I could have written an encyclopaedia of the man’s life talking about all the people in the band. Aye, really!
Graeme Burns
Until I joined the band to play piano in 1969, I duputised for Hamish when work commitments kept him too busy at the Post Office. Hamish, whom I admired, made sure I knew the band sets by letting me sit at the back of the band when they were playing in Lochearnhead Village Hall. I thought Hamish was a fantastic bandleader and fiddle player, a real musician and dancer’s person. Oh it was fun!
Walter Sinton
“Wattie son,” he used to call me, “be ready about 7 o’clock and I’ll pick you up for the practice tonight.” That was the phone call I’d get from Hamish on a fairly regular basis for our weekly band rehearsals at Jack Delaney’s house in Alloa. He’d arrive at my parents’ place in Dunblane and peep the horn, and out I’d go to be greeted always with the biggest smile you could imagine. Hamish would be sitting there in his blue Bedford Dormobile, NES 290, or ‘Nessie’, as she was affectionately known, with all guns blazing – well, and with so much smoke in the car as though he’d fired the 1 o’clock cannon!

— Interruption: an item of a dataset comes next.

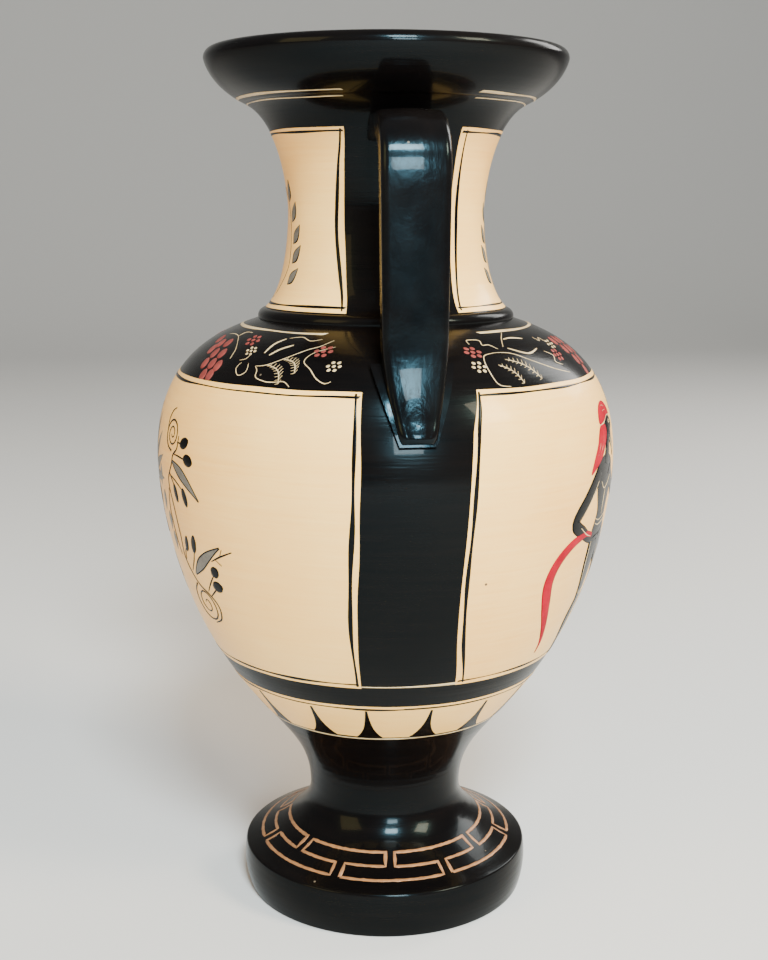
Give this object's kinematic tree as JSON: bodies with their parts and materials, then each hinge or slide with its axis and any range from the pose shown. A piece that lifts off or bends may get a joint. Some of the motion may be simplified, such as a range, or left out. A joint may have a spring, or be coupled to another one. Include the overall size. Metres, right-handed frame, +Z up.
{
  "type": "amphora",
  "caption": "Neck amphora with flared mouth, two upright strap handles, swelling body and stemmed disc foot, painted in black glaze over cream.",
  "frame": {"origin": "centre of the resting ring of the foot, on the ground", "axes": "+Z up along the vessel's axis; the two handles stand on +X and -X; -Y is the painted front"},
  "size_m": [0.1922, 0.1862, 0.3466],
  "materials": {
    "black_glaze": "glossy near-black glaze under varnish",
    "cream_ground": "smooth cream ground under varnish",
    "red_paint": "added red under varnish",
    "copper_paint": "copper-brown line paint under varnish",
    "joint_slip": "fired clay slip, matt"
  },
  "bodies": {
    "root": {"bowl": "cream_ground", "foot": "black_glaze", "handle_left": "black_glaze", "handle_right": "black_glaze", "handle_root_left": "black_glaze", "handle_root_right": "black_glaze", "mouth": "black_glaze", "neck": "cream_ground", "neck_ring": "black_glaze", "shoulder": "black_glaze", "slip_belly": "joint_slip", "slip_foot": "joint_slip", "slip_handle_base_left": "joint_slip", "slip_handle_base_right": "joint_slip", "slip_handle_top_left": "joint_slip", "slip_handle_top_right": "joint_slip", "slip_mouth": "joint_slip", "slip_neck": "joint_slip"}
  },
  "joints": []
}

I’d never met anyone who could smoke as much and drink as many cups of tea in a day. He used to drive leaning forward, with his left arm across the steering wheel. The fag was in the other hand and he’d probably manage another one or two before we got to Alloa. (fortunately, later in life he gave up the smokes, as I did).
As he was driving he used to whistle Scottish tunes without actually making a whistling sound, just blowing air in and out through his lips, so you could just make out the melody. This was 1961 when I was lucky enough to be asked to join his band. I was pretty raw as a piano player then but was encouraged and motivated to improve my ability by the threat of having to do a BBC audition so that the band could play live on the radio. We passed and did our first live broadcast in 1962. This was quite terrifying for me and probably for the others too : when the green light comes on you’re LIVE ON AIR! No retakes in these days. Afterwards we’d all go back to Jack’s and listen to the recording on his reel-to-reel Grundig recorder and analyse the performance.

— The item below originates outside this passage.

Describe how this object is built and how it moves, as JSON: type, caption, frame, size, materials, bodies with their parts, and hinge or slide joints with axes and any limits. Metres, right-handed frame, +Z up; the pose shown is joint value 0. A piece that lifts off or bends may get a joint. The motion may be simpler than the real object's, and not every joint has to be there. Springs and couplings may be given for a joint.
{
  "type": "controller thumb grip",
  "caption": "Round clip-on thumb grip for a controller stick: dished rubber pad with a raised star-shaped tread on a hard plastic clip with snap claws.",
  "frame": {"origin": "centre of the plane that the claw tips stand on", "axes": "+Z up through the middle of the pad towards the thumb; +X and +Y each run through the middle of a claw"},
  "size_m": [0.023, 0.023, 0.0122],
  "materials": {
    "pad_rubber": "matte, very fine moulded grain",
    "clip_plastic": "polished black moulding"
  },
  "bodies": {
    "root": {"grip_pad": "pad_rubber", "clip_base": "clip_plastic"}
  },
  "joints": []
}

1963 was the year of coincidences. We had a Wednesday night dance at Bridge of Orchy on 18th June. That was the night that Heavyweight boxer Henry Cooper fought Cassius Clay in London. We were all listening to the fight on the van radio. On 22nd November we played at a country dance at The Winter Gardens in Great Malvern, Worcestershire and Hamish told me on the steps leading up to the hall that John F. Kennedy had been assassinated. There are certain times in your life when you remember exactly where you were when significant events happen.
I’m sure that 1964 was the year that Hamish started running the very popular Saturday night dances at Lochearnhead Hall. We had some great nights up there! The band would arrive about 8.30pm with not a soul around until the pubs closed – but by 10.30 the hall would be packed. We had many regular patrons attend these dances including a group of nurses from Crieff.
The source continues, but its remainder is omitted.